From a policy vantage point, there is tension between expanding access to lottery products to increase revenues and limiting exposure to potential harm. Some jurisdictions pursue stricter controls or gradual reforms that emphasize consumer protection, while others emphasize competition among operators as a driver of efficiency and innovation. A market-oriented approach often favors competitive tendering for licenses, performance-based contracts, and sunset clauses that allow for reassessment of program goals. In all cases, the legitimacy of lottery revenue depends on clarity about the public benefits produced and on robust governance to prevent waste or misuse.
History and scope
Lotteries have a long global history, tracing back to ancients and re-emerging in modern forms across many jurisdictions. The modern state lottery model began in earnest in the 19th and 20th centuries in various nations, evolving into complex networks of national, regional, and multi-state games. The contemporary landscape features a mix of government monopolies, public-private partnerships, and private operators under strict regulatory regimes. Notable examples include organized lotteries within state lottery systems and internationally recognized games such as Powerball and Mega Millions, as well as national programs like the UK National Lottery and equivalents elsewhere.
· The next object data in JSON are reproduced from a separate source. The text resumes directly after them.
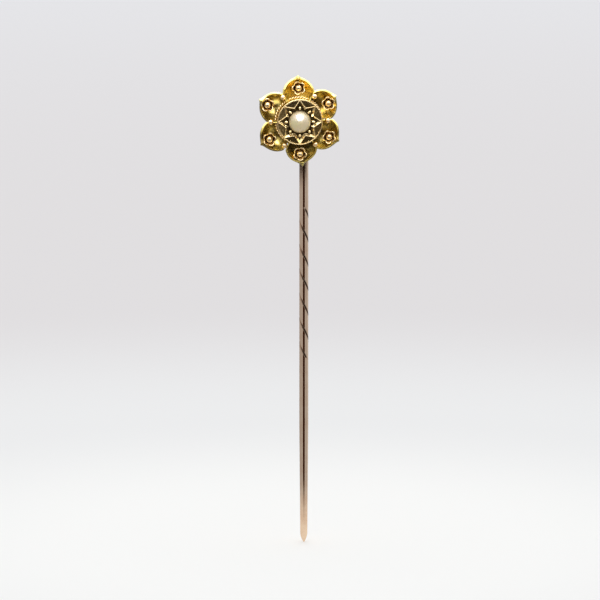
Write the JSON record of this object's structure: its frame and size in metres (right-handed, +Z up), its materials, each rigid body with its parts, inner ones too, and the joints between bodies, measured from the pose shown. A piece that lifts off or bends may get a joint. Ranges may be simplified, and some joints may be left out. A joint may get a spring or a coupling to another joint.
{
  "type": "stick pin",
  "caption": "Gold stick pin: a flower head of cupped petals with grains, a rope-collared star plate and a half pearl, on a straight shank with a grooved grip.",
  "frame": {"origin": "on the shank's axis, where the parallel wire ends and the taper to the point begins", "axes": "+Z up the shank from the point to the flower, -Y the way the flower faces, +X to the right seen from the front"},
  "size_m": [0.0102, 0.006, 0.0608],
  "materials": {
    "rose_gold": "drawn wire, polished and lightly rubbed",
    "yellow_gold": "polished sheet with dark patina in the hollows",
    "bright_gold": "burnished grains and twisted wire",
    "engraved_gold": "engraved and bright-cut, dark in the cuts",
    "pearl": "cream nacre with a soft lustre"
  },
  "bodies": {
    "root": {"shank": "rose_gold", "shank_collar": "rose_gold", "back_plate": "yellow_gold", "boss_drum": "yellow_gold", "rope_wire_1": "bright_gold", "rope_wire_2": "bright_gold", "star_plate": "engraved_gold", "pearl": "pearl", "petal_1": "yellow_gold", "petal_2": "yellow_gold", "petal_3": "yellow_gold", "petal_4": "yellow_gold", "petal_5": "yellow_gold", "petal_6": "yellow_gold", "floret_cup_1": "yellow_gold", "floret_cup_2": "yellow_gold", "floret_cup_3": "yellow_gold", "floret_cup_4": "yellow_gold", "floret_cup_5": "yellow_gold", "floret_cup_6": "yellow_gold", "floret_grain_1": "bright_gold", "floret_grain_2": "bright_gold", "floret_grain_3": "bright_gold", "floret_grain_4": "bright_gold", "floret_grain_5": "bright_gold", "floret_grain_6": "bright_gold", "cleft_grain_1": "bright_gold", "cleft_grain_2": "bright_gold", "cleft_grain_3": "bright_gold", "cleft_grain_4": "bright_gold", "cleft_grain_5": "bright_gold", "cleft_grain_6": "bright_gold"}
  },
  "joints": []
}
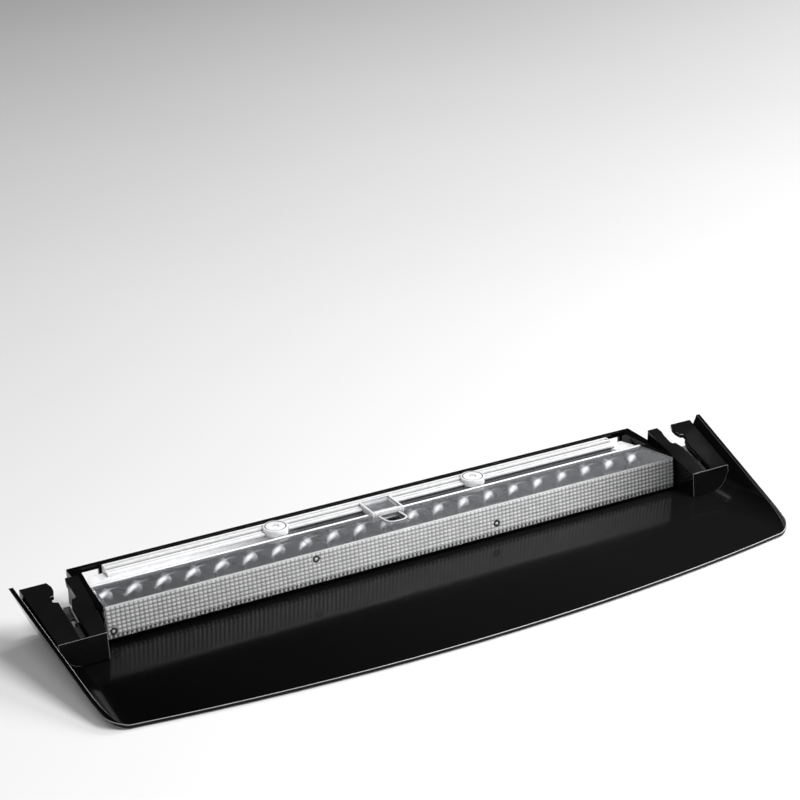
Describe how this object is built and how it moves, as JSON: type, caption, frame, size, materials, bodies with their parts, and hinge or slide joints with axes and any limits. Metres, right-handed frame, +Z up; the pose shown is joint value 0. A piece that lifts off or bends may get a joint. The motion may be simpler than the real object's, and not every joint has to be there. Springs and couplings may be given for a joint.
{
  "type": "third brake light",
  "caption": "High-mounted brake lamp: clear pillow-optic lens bar over a row of LEDs in a black housing, on a glossy curved cover tray with a slotted mounting tower at each end.",
  "frame": {"origin": "centre of the bounding box's footprint, on the cover tray's flat underside", "axes": "+X along the lamp to its right, +Y to the rear (towards the housing), +Z up, normal to the tray's floor"},
  "size_m": [0.4308, 0.143, 0.0315],
  "materials": {
    "gloss_black_plastic": "high gloss",
    "satin_black_plastic": "satin moulded",
    "tongue_plastic": "fine grained",
    "clear_lens": "clear with pillow optics on the front face",
    "housing_black_plastic": "satin moulded",
    "reflector_metallised": "vacuum metallised",
    "board_laminate": "black solder mask",
    "led_epoxy": "water-clear",
    "resistor_ceramic": "dark glaze",
    "diode_epoxy": "moulded",
    "socket_plastic": "moulded",
    "pin_brass": "bright",
    "breather_rubber": "soft matt",
    "gasket_rubber": "closed-cell foam rubber",
    "screw_steel": "zinc plated",
    "screw_black_steel": "black oxide"
  },
  "bodies": {
    "lamp": {"cover_tray": "gloss_black_plastic", "right_tower": "satin_black_plastic", "left_tower": "satin_black_plastic", "lens": "clear_lens", "housing": "housing_black_plastic", "reflector": "reflector_metallised", "circuit_board": "board_laminate", "leds": "led_epoxy", "resistors": "resistor_ceramic", "protection_diode": "diode_epoxy", "connector_socket": "socket_plastic", "contact_pins": "pin_brass", "breather_cap": "breather_rubber", "lens_gasket": "gasket_rubber", "housing_screws": "screw_steel", "right_tower_screws": "screw_steel", "left_tower_screws": "screw_steel", "board_screws": "screw_black_steel"},
    "right_latch": {"right_lock_tongue": "tongue_plastic"},
    "left_latch": {"left_lock_tongue": "tongue_plastic"}
  },
  "joints": [
    {"name": "right_latch_flex", "type": "hinge", "parent": "lamp", "child": "right_latch", "pos_m": [0.19145, 0.0092, 0.0136], "axis": [1, 0, 0], "range_deg": [-7, 0], "stiffness_Nm_per_rad": 0.05},
    {"name": "left_latch_flex", "type": "hinge", "parent": "lamp", "child": "left_latch", "pos_m": [-0.19145, 0.0092, 0.0136], "axis": [1, 0, 0], "range_deg": [-7, 0], "stiffness_Nm_per_rad": 0.05}
  ]
}
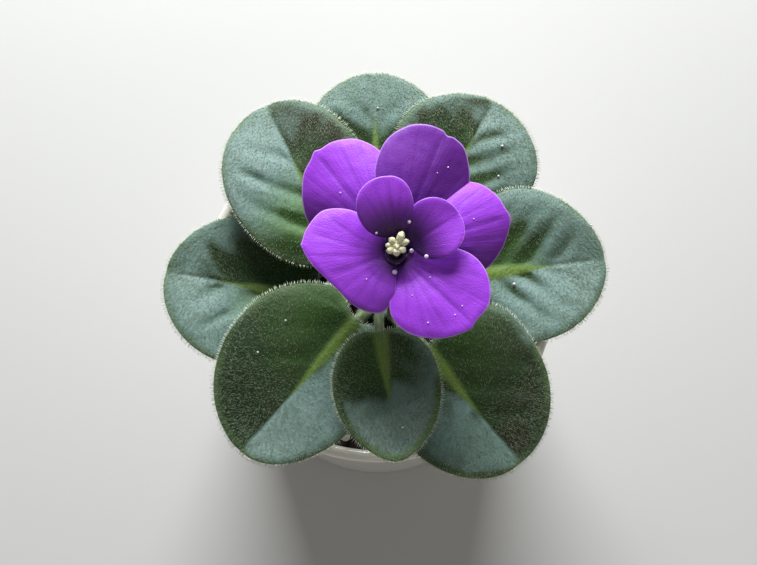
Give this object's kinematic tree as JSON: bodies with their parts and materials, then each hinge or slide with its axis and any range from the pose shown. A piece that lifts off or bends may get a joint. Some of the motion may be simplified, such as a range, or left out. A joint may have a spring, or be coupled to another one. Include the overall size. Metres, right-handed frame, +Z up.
{
  "type": "potted african violet",
  "caption": "African violet with a rosette of round hairy leaves and a purple double flower, growing in a plain white tapered ceramic pot.",
  "frame": {"origin": "centre of the pot's flat underside", "axes": "+Z up along the pot's axis, -Y towards the viewer's side of the plant, +X to that viewer's right"},
  "size_m": [0.1157, 0.1126, 0.1355],
  "materials": {
    "ceramic": "gloss",
    "soil": "matte",
    "grain": "matte",
    "stem": "satin",
    "leaf": "satin",
    "petal": "satin",
    "anther": "satin"
  },
  "bodies": {
    "root": {"pot": "ceramic", "soil": "soil", "soil_grain_1": "grain", "soil_grain_2": "grain", "soil_grain_3": "grain", "soil_grain_4": "grain", "soil_grain_5": "grain", "soil_grain_6": "grain", "crown": "stem", "leaf_back": "leaf", "leaf_back_left": "leaf", "leaf_left": "leaf", "leaf_front_left": "leaf", "leaf_front": "leaf", "leaf_front_right": "leaf", "leaf_right": "leaf", "leaf_back_right": "leaf", "young_leaf_left": "leaf", "young_leaf_right": "leaf", "young_leaf_back": "leaf", "flower_stalk": "stem", "calyx": "stem", "corolla_tube": "petal", "petal_upper_left": "petal", "petal_upper_right": "petal", "petal_right": "petal", "petal_lower_right": "petal", "petal_lower_left": "petal", "petal_inner_left": "petal", "petal_inner_right": "petal", "pistil": "anther", "stamens": "anther"}
  },
  "joints": []
}
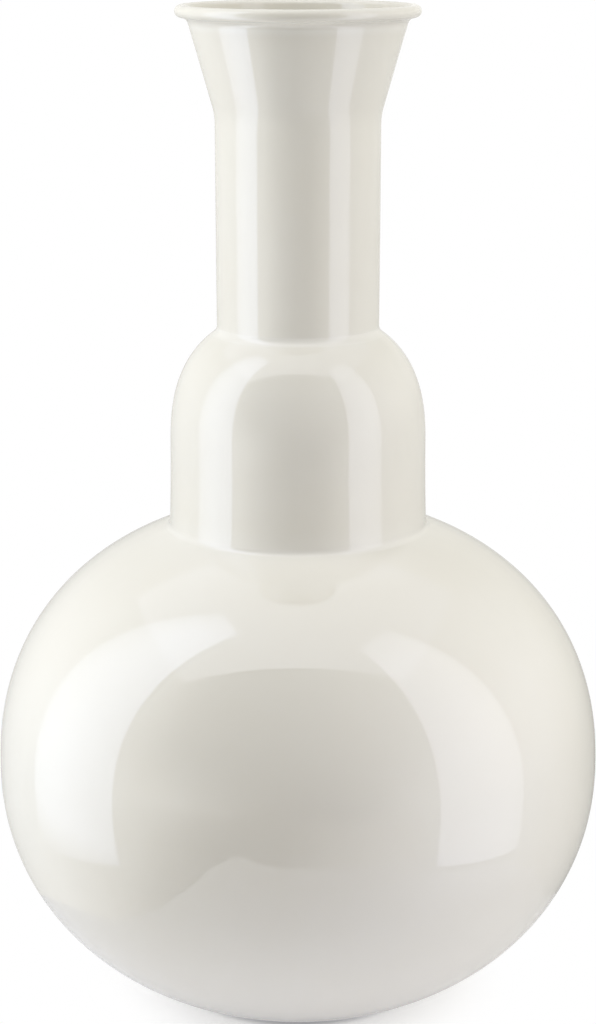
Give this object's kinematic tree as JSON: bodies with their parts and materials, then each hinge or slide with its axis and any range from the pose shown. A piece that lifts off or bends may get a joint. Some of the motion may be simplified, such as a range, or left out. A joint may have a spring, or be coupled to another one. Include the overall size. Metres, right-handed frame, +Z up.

A recurring theme in the history of lotteries is the balancing act between revenue generation for public programs and the social costs associated with gambling. Policy choices about how to structure, regulate, and allocate lottery funds reflect broader political and economic philosophies about the appropriate role of government in financing public goods, the rights of individuals to participate in voluntary activities, and the best means to sustain essential services without undue tax burdens.